Entries with parts and joints:
* begin *

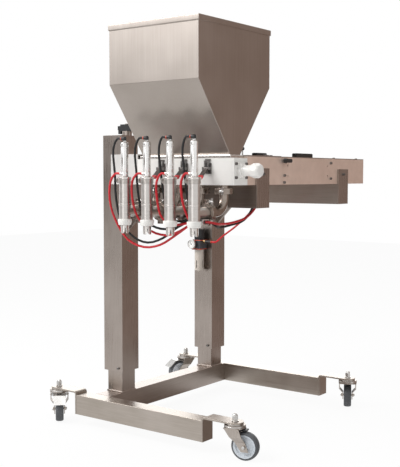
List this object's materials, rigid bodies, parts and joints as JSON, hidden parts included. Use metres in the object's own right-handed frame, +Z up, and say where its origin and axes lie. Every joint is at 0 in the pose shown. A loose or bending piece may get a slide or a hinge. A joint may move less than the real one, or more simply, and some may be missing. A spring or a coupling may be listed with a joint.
{
  "type": "piston batter depositor",
  "caption": "Mobile batter depositor: lifting H-frame on braked casters, square hopper, rotary valve block and a row of spouts fed by air-driven pistons.",
  "frame": {"origin": "on the floor, at the middle of the outline of the machine without its hoses", "axes": "+Z up, +X along the row of spouts toward the valve handle, +Y from the spouts toward the rear of the drive box"},
  "size_m": [1.002, 1.116, 1.472],
  "materials": {
    "stainless_tube": "brushed stainless steel",
    "sheet_steel": "brushed stainless sheet",
    "polished_steel": "turned and polished stainless steel",
    "dull_steel": "cast and blasted stainless steel",
    "caster_zinc": "bright zinc plated pressed steel",
    "alu": "satin anodised aluminium",
    "white_plastic": "machined white plastic",
    "black_plastic": "moulded black plastic",
    "grey_plastic": "moulded dark grey plastic",
    "tread": "grey rubber tread on a grey hub",
    "seal": "black food rubber",
    "red_hose": "glossy red air hose",
    "black_hose": "glossy black air hose",
    "screw_steel": "machined stainless screws"
  },
  "bodies": {
    "stand": {"front_foot": "stainless_tube", "rear_foot": "stainless_tube", "cross_bar": "stainless_tube", "caster_brackets": "stainless_tube", "caster_nuts": "polished_steel", "inner_posts": "stainless_tube", "lift_cylinders": "alu"},
    "caster_fl": {"fork_fl": "caster_zinc"},
    "roller_fl": {"wheel_fl": "tread"},
    "brake_pedal_fl": {"pedal_fl": "caster_zinc"},
    "caster_fr": {"fork_fr": "caster_zinc"},
    "roller_fr": {"wheel_fr": "tread"},
    "brake_pedal_fr": {"pedal_fr": "black_plastic"},
    "caster_rl": {"fork_rl": "caster_zinc"},
    "roller_rl": {"wheel_rl": "tread"},
    "brake_pedal_rl": {"pedal_rl": "caster_zinc"},
    "caster_rr": {"fork_rr": "caster_zinc"},
    "roller_rr": {"wheel_rr": "tread"},
    "brake_pedal_rr": {"pedal_rr": "black_plastic"},
    "head": {"column_sleeves": "stainless_tube", "guide_pads": "white_plastic", "support_arms": "stainless_tube", "lift_rods": "polished_steel", "drive_box": "sheet_steel", "box_covers": "sheet_steel", "manifold_block": "white_plastic", "top_plate": "white_plastic", "valve_housing": "white_plastic", "socket_screws": "screw_steel", "latch_bases": "polished_steel", "spout_bodies": "polished_steel", "spout_caps": "white_plastic", "nozzle_tips": "polished_steel", "spout_heads": "dull_steel", "air_cylinders": "alu", "pipe_clamps": "dull_steel", "feed_pipes": "polished_steel", "air_fittings": "grey_plastic", "measuring_cylinders": "polished_steel", "drive_cylinder": "alu", "regulator_body": "grey_plastic", "regulator_bowl": "grey_plastic", "pressure_gauge": "alu", "red_hoses": "red_hose", "black_hoses": "black_hose"},
    "height_lever": {"lift_lever": "black_plastic"},
    "wing_knob": {"box_knob": "black_plastic"},
    "valve": {"valve_core": "white_plastic", "valve_handle": "white_plastic"},
    "hopper_body": {"hopper": "sheet_steel"},
    "latches": {"latch_levers": "dull_steel"},
    "piston_bank": {"pistons": "white_plastic", "piston_seals": "seal", "crosshead": "alu", "drive_rod": "polished_steel"},
    "pressure_knob": {"regulator_knob": "black_plastic"},
    "spout_plunger_1": {"plunger_1": "polished_steel"},
    "spout_plunger_2": {"plunger_2": "polished_steel"},
    "spout_plunger_3": {"plunger_3": "polished_steel"},
    "spout_plunger_4": {"plunger_4": "polished_steel"}
  },
  "joints": [
    {"name": "head_lift", "type": "slide", "parent": "stand", "child": "head", "axis": [0, 0, 1], "range_m": [-0.05, 0.3]},
    {"name": "swivel_fl", "type": "hinge", "parent": "stand", "child": "caster_fl", "pos_m": [-0.43996, -0.36, 0.049], "axis": [0, 0, 1], "continuous": true},
    {"name": "roll_fl", "type": "hinge", "parent": "caster_fl", "child": "roller_fl", "pos_m": [-0.41262, -0.3864, 0.049], "axis": [0.6947, 0.7193, 0], "continuous": true},
    {"name": "brake_fl", "type": "hinge", "parent": "caster_fl", "child": "brake_pedal_fl", "pos_m": [-0.42557, -0.37389, 0.1019], "axis": [0.6947, 0.7193, 0], "range_deg": [0, 7]},
    {"name": "swivel_fr", "type": "hinge", "parent": "stand", "child": "caster_fr", "pos_m": [0.40704, -0.36, 0.049], "axis": [0, 0, 1], "continuous": true},
    {"name": "roll_fr", "type": "hinge", "parent": "caster_fr", "child": "roller_fr", "pos_m": [0.44398, -0.35107, 0.049], "axis": [-0.2351, 0.972, 0], "continuous": true},
    {"name": "brake_fr", "type": "hinge", "parent": "caster_fr", "child": "brake_pedal_fr", "pos_m": [0.42648, -0.3553, 0.1019], "axis": [-0.2351, 0.972, 0], "range_deg": [0, 7]},
    {"name": "swivel_rl", "type": "hinge", "parent": "stand", "child": "caster_rl", "pos_m": [-0.43996, 0.46, 0.049], "axis": [0, 0, 1], "continuous": true},
    {"name": "roll_rl", "type": "hinge", "parent": "caster_rl", "child": "roller_rl", "pos_m": [-0.45511, 0.42515, 0.049], "axis": [0.9171, -0.3987, 0], "continuous": true},
    {"name": "brake_rl", "type": "hinge", "parent": "caster_rl", "child": "brake_pedal_rl", "pos_m": [-0.44793, 0.44166, 0.1019], "axis": [0.9171, -0.3987, 0], "range_deg": [0, 7]},
    {"name": "swivel_rr", "type": "hinge", "parent": "stand", "child": "caster_rr", "pos_m": [0.40704, 0.46, 0.049], "axis": [0, 0, 1], "continuous": true},
    {"name": "roll_rr", "type": "hinge", "parent": "caster_rr", "child": "roller_rr", "pos_m": [0.38955, 0.49374, 0.049], "axis": [-0.8878, -0.4602, 0], "continuous": true},
    {"name": "brake_rr", "type": "hinge", "parent": "caster_rr", "child": "brake_pedal_rr", "pos_m": [0.39784, 0.47776, 0.1019], "axis": [-0.8878, -0.4602, 0], "range_deg": [0, 7]},
    {"name": "valve_turn", "type": "hinge", "parent": "head", "child": "valve", "pos_m": [0.42004, -0.35, 0.98], "axis": [-1, 0, 0], "range_deg": [0, 90]},
    {"name": "lever_turn", "type": "hinge", "parent": "head", "child": "height_lever", "pos_m": [-0.21996, -0.197, 1.118], "axis": [0, 0, 1], "range_deg": [-45, 45]},
    {"name": "wing_knob_turn", "type": "hinge", "parent": "head", "child": "wing_knob", "pos_m": [0.42004, -0.068, 1.017], "axis": [1, 0, 0], "range_deg": [0, 90]},
    {"name": "latch_swing", "type": "hinge", "parent": "head", "child": "latches", "pos_m": [0.15104, -0.402, 0.9875], "axis": [-1, 0, 0], "range_deg": [0, 100]},
    {"name": "hopper_lift_off", "type": "slide", "parent": "head", "child": "hopper_body", "axis": [0, 0, 1], "range_m": [0, 0.25]},
    {"name": "plunger_1_lift", "type": "slide", "parent": "head", "child": "spout_plunger_1", "axis": [0, 0, 1], "range_m": [0, 0.05]},
    {"name": "plunger_2_lift", "type": "slide", "parent": "head", "child": "spout_plunger_2", "axis": [0, 0, 1], "range_m": [0, 0.05]},
    {"name": "plunger_3_lift", "type": "slide", "parent": "head", "child": "spout_plunger_3", "axis": [0, 0, 1], "range_m": [0, 0.05]},
    {"name": "plunger_4_lift", "type": "slide", "parent": "head", "child": "spout_plunger_4", "axis": [0, 0, 1], "range_m": [0, 0.05]},
    {"name": "dose_stroke", "type": "slide", "parent": "head", "child": "piston_bank", "axis": [0, 1, 0], "range_m": [0, 0.18]},
    {"name": "pressure_set", "type": "hinge", "parent": "head", "child": "pressure_knob", "pos_m": [-0.23346, 0.289, 0.677], "axis": [0, 0, 1], "range_deg": [-540, 540]}
  ],
  "couplings": [
    {"joint": "plunger_2_lift", "follows": "plunger_1_lift", "ratio": 1},
    {"joint": "plunger_3_lift", "follows": "plunger_1_lift", "ratio": 1},
    {"joint": "plunger_4_lift", "follows": "plunger_1_lift", "ratio": 1}
  ]
}
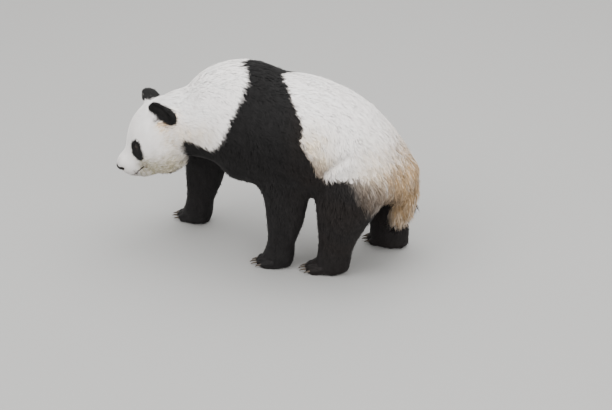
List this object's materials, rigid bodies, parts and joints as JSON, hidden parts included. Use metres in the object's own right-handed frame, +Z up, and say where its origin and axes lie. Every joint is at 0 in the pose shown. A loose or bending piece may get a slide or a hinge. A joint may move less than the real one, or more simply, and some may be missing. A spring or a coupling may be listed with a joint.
{
  "type": "giant panda model",
  "caption": "Life-size still model of a giant panda standing in mid-walk, head lowered, with black ears, eye patches, shoulder band and legs on a white coat.",
  "frame": {"origin": "on the floor, under the middle of the animal's bounding box", "axes": "+X towards the tail, so the animal faces -X; +Y towards its right side; +Z up"},
  "size_m": [1.2718, 0.5403, 0.8441],
  "materials": {
    "white_fur": "dense white coat, cream and brown-stained in places",
    "black_fur": "dense black coat with a faint warm sheen",
    "eye": "wet dark brown eye",
    "nose": "moist pebbled black nose leather",
    "claw": "dark brown horn, worn paler at the tips"
  },
  "bodies": {
    "root": {"head": "white_fur", "neck": "white_fur", "shoulders": "black_fur", "trunk": "white_fur", "tail": "white_fur", "ear_left": "black_fur", "ear_right": "black_fur", "eye_left": "eye", "eye_right": "eye", "nose": "nose", "foreleg_left": "black_fur", "foreleg_right": "black_fur", "hindleg_left": "black_fur", "hindleg_right": "black_fur", "forepaw_left": "black_fur", "forepaw_right": "black_fur", "hindpaw_left": "black_fur", "hindpaw_right": "black_fur", "claw_forepaw_left_1": "claw", "claw_forepaw_left_2": "claw", "claw_forepaw_left_3": "claw", "claw_forepaw_left_4": "claw", "claw_forepaw_left_5": "claw", "claw_forepaw_right_1": "claw", "claw_forepaw_right_2": "claw", "claw_forepaw_right_3": "claw", "claw_forepaw_right_4": "claw", "claw_forepaw_right_5": "claw", "claw_hindpaw_left_1": "claw", "claw_hindpaw_left_2": "claw", "claw_hindpaw_left_3": "claw", "claw_hindpaw_left_4": "claw", "claw_hindpaw_left_5": "claw", "claw_hindpaw_right_1": "claw", "claw_hindpaw_right_2": "claw", "claw_hindpaw_right_3": "claw", "claw_hindpaw_right_4": "claw", "claw_hindpaw_right_5": "claw"}
  },
  "joints": []
}
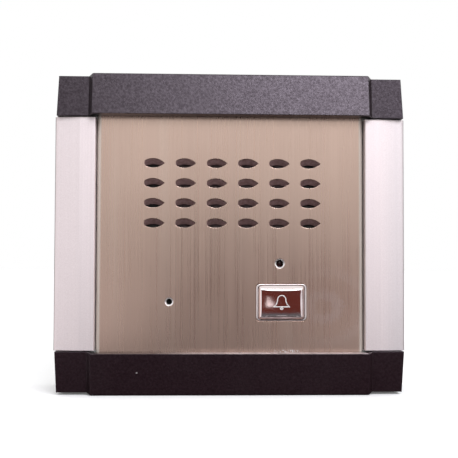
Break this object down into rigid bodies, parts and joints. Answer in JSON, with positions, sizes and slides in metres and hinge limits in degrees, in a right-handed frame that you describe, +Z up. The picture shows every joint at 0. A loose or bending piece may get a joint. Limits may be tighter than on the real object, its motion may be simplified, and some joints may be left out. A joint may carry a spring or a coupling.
{
  "type": "door intercom station",
  "caption": "Wall intercom station: louvred brushed steel faceplate between silver side rails, black end caps, square call button, hinged front on a back box.",
  "frame": {"origin": "centre of the bounding box at its base, on the surface it stands on", "axes": "+X to the right seen from the front, the front faces -Y, +Z up; the wall plane is at y = +20 mm"},
  "size_m": [0.1394, 0.04, 0.1268],
  "materials": {
    "rail": "satin silver anodised extrusion",
    "cap": "black fine-grained moulding",
    "plate": "vertically brushed stainless steel",
    "chrome": "polished chrome",
    "zinc": "bright zinc plate",
    "inner_plastic": "black moulding",
    "box": "dark grey moulding, fine grain",
    "rubber": "matt rubber",
    "board": "green solder mask",
    "terminal": "green moulding",
    "nylon": "natural nylon",
    "capacitor": "dark blue sleeve",
    "resistor": "beige lacquer",
    "trimmer": "blue housing",
    "rotor": "white rotor",
    "lamp": "tinted lens",
    "magnet": "dark ferrite",
    "cone": "pressed paper",
    "surround": "treated cloth",
    "spider": "resin cloth",
    "copper": "enamelled copper",
    "lead": "insulated lead",
    "gauze": "dark grey woven gauze"
  },
  "bodies": {
    "box": {"back_box": "box", "box_seal": "rubber", "cable_grommet": "rubber"},
    "front": {"rail_left": "rail", "rail_right": "rail", "faceplate": "plate", "button_bezel": "chrome", "bridge_top": "zinc", "bridge_bottom": "zinc", "rail_screws": "zinc", "plate_screws": "zinc", "fixing_screws": "zinc", "hinge_rod": "zinc", "plate_studs": "zinc", "button_guide": "inner_plastic", "button_retainer": "inner_plastic", "button_spring": "zinc", "switch_body": "inner_plastic", "led_lamp": "lamp", "led_holder": "inner_plastic", "mic_boot": "rubber", "mic_capsule": "zinc", "speaker_box": "inner_plastic", "dust_gauze": "gauze", "speaker_box_nuts": "zinc", "speaker_basket": "zinc", "speaker_top_plate": "zinc", "speaker_magnet": "magnet", "speaker_yoke": "zinc", "speaker_surround": "surround", "speaker_spider": "spider", "speaker_terminals": "resistor", "speaker_clips": "zinc", "speaker_clip_screws": "zinc", "speaker_leads": "lead", "circuit_board": "board", "board_spacers": "nylon", "board_nuts": "zinc", "terminal_block": "terminal", "terminal_screws": "zinc", "capacitors": "capacitor", "amplifier_chip": "inner_plastic", "resistors": "resistor", "speaker_connector": "nylon", "trimmer_bodies": "trimmer"},
    "top_cap": {"top_cap": "cap"},
    "bottom_cap": {"bottom_cap": "cap"},
    "call_button": {"call_button": "chrome"},
    "switch_plunger": {"switch_plunger": "rotor"},
    "speaker_trimmer_rotor": {"speaker_trimmer_rotor": "rotor"},
    "microphone_trimmer_rotor": {"microphone_trimmer_rotor": "rotor"},
    "speaker_cone": {"speaker_cone": "cone", "speaker_voice_coil": "copper", "speaker_dust_cap": "cone"}
  },
  "joints": [
    {"name": "front_hinge", "type": "hinge", "parent": "box", "child": "front", "pos_m": [-0.0671, -0.0011, 0.0634], "axis": [0, 0, -1], "range_deg": [0, 90]},
    {"name": "top_cap_pull", "type": "slide", "parent": "front", "child": "top_cap", "axis": [0, -1, 0], "range_m": [0, 0.012]},
    {"name": "bottom_cap_pull", "type": "slide", "parent": "front", "child": "bottom_cap", "axis": [0, -1, 0], "range_m": [0, 0.012]},
    {"name": "call_button_press", "type": "slide", "parent": "front", "child": "call_button", "axis": [0, 1, 0], "range_m": [0, 0.0014], "stiffness_N_per_m": 1200, "springref_m": -0.001, "deforming": ["button_spring"]},
    {"name": "switch_plunger_press", "type": "slide", "parent": "front", "child": "switch_plunger", "axis": [0, 1, 0], "range_m": [0, 0.00112]},
    {"name": "speaker_volume_turn", "type": "hinge", "parent": "front", "child": "speaker_trimmer_rotor", "pos_m": [-0.009, 0.005, 0.043], "axis": [0, 1, 0], "range_deg": [-135, 135]},
    {"name": "microphone_volume_turn", "type": "hinge", "parent": "front", "child": "microphone_trimmer_rotor", "pos_m": [0.011, 0.005, 0.043], "axis": [0, 1, 0], "range_deg": [-135, 135]},
    {"name": "speaker_cone_travel", "type": "slide", "parent": "front", "child": "speaker_cone", "axis": [0, -1, 0], "range_m": [-0.0004, 0.0004], "stiffness_N_per_m": 1500, "deforming": ["speaker_surround", "speaker_spider"]}
  ],
  "couplings": [
    {"joint": "switch_plunger_press", "follows": "call_button_press", "ratio": 0.8}
  ]
}
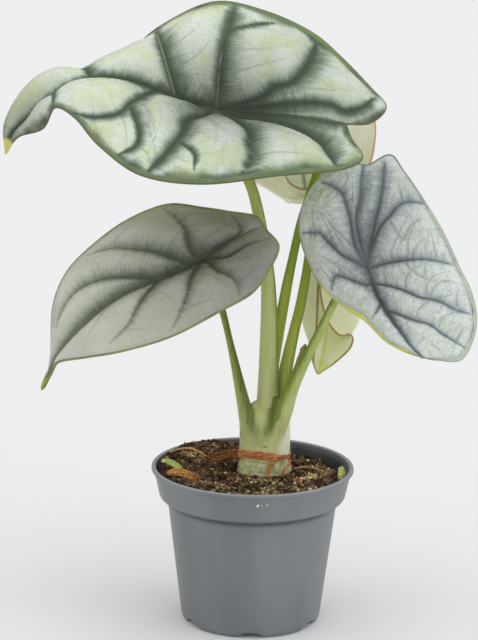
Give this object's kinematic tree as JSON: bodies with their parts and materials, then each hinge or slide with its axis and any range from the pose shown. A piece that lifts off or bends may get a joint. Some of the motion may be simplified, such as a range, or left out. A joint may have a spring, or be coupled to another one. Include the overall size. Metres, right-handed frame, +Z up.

* end *

* **Required task**
Pull out all lines containing "JSON".

* **Task response**
List this object's materials, rigid bodies, parts and joints as JSON, hidden parts included. Use metres in the object's own right-handed frame, +Z up, and say where its origin and axes lie. Every joint is at 0 in the pose shown. A loose or bending piece may get a slide or a hinge. A joint may move less than the real one, or more simply, and some may be missing. A spring or a coupling may be listed with a joint.
List this object's materials, rigid bodies, parts and joints as JSON, hidden parts included. Use metres in the object's own right-handed frame, +Z up, and say where its origin and axes lie. Every joint is at 0 in the pose shown. A loose or bending piece may get a slide or a hinge. A joint may move less than the real one, or more simply, and some may be missing. A spring or a coupling may be listed with a joint.
Break this object down into rigid bodies, parts and joints. Answer in JSON, with positions, sizes and slides in metres and hinge limits in degrees, in a right-handed frame that you describe, +Z up. The picture shows every joint at 0. A loose or bending piece may get a joint. Limits may be tighter than on the real object, its motion may be simplified, and some joints may be left out. A joint may carry a spring or a coupling.
Give this object's kinematic tree as JSON: bodies with their parts and materials, then each hinge or slide with its axis and any range from the pose shown. A piece that lifts off or bends may get a joint. Some of the motion may be simplified, such as a range, or left out. A joint may have a spring, or be coupled to another one. Include the overall size. Metres, right-handed frame, +Z up.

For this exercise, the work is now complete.